When Onboarding Systems Start to Break
As a brokerage grows, manual onboarding inevitably fails.
Signs Manual Onboarding No Longer Works
Agents are waiting days for their logins.
The office manager is constantly interrupted by "how-to" questions.
New agents are missing mandatory training sessions because they weren't on the calendar.
The brokerage owner feels like they are "starting from scratch" with every hire.
When Technology Becomes Necessary
When you reach a certain volume of hires, technology isn't a luxury; it's a requirement. A digital onboarding system ensures that the 10th hire of the year gets the exact same quality of experience as the 1st hire, without doubling the workload of your staff.
Final Thoughts: Onboarding Is Where Recruiting Succeeds or Fails
Recruiting is the act of making a promise. Onboarding is the act of keeping it.
Brokerages that treat onboarding as a structured process, not a one-time event, tend to see stronger agent retention and faster productivity. By avoiding these common real estate agent onboarding mistakes, you stop the "revolving door" and start building a brokerage that grows predictably.
If your current process feels like a "leak" in your revenue, it’s time to move toward a more systematic approach.

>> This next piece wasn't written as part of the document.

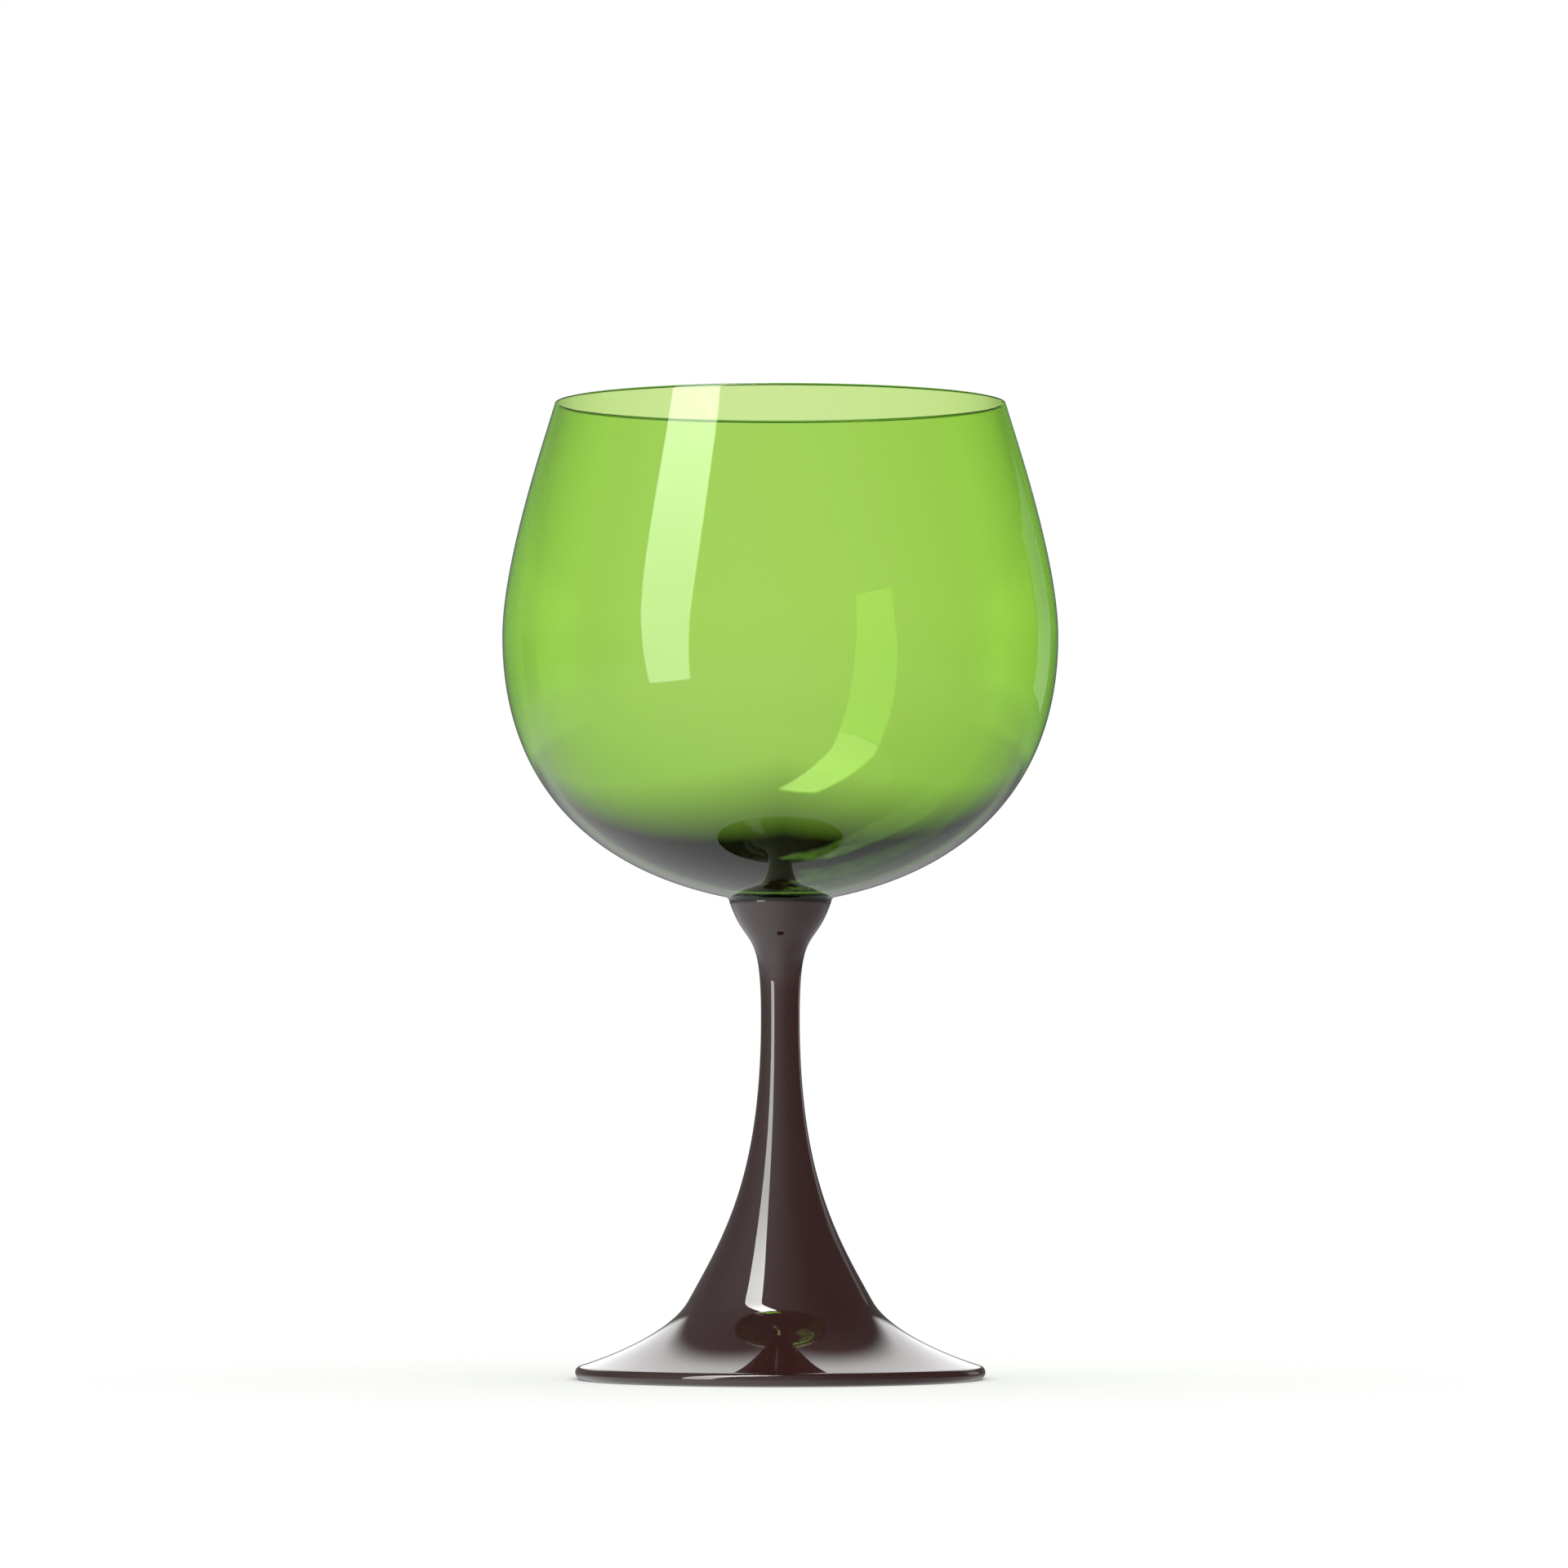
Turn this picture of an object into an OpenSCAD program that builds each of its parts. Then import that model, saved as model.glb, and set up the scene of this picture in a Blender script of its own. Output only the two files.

Whether through better documentation or dedicated onboarding software, the investment you make in your agents' first 90 days will pay dividends for years to come.
FAQ: Common Agent Onboarding Questions
What are the biggest onboarding mistakes in real estate?
The most common mistakes are lacking a 30-60-90 day plan, overwhelming new hires with too much information at once, and failing to set clear, measurable performance expectations.
How long should real estate agent onboarding last?
While orientation may take a few days, true onboarding should last at least 90 days. This allows the agent to move through the entire cycle of lead generation, contract negotiation, and their first closing with support.
Why do agents quit after onboarding?
Agents often quit because the onboarding didn't provide a clear path to income. If they feel unsupported or confused about how to generate business, they will look for a brokerage that provides a more structured "roadmap to revenue."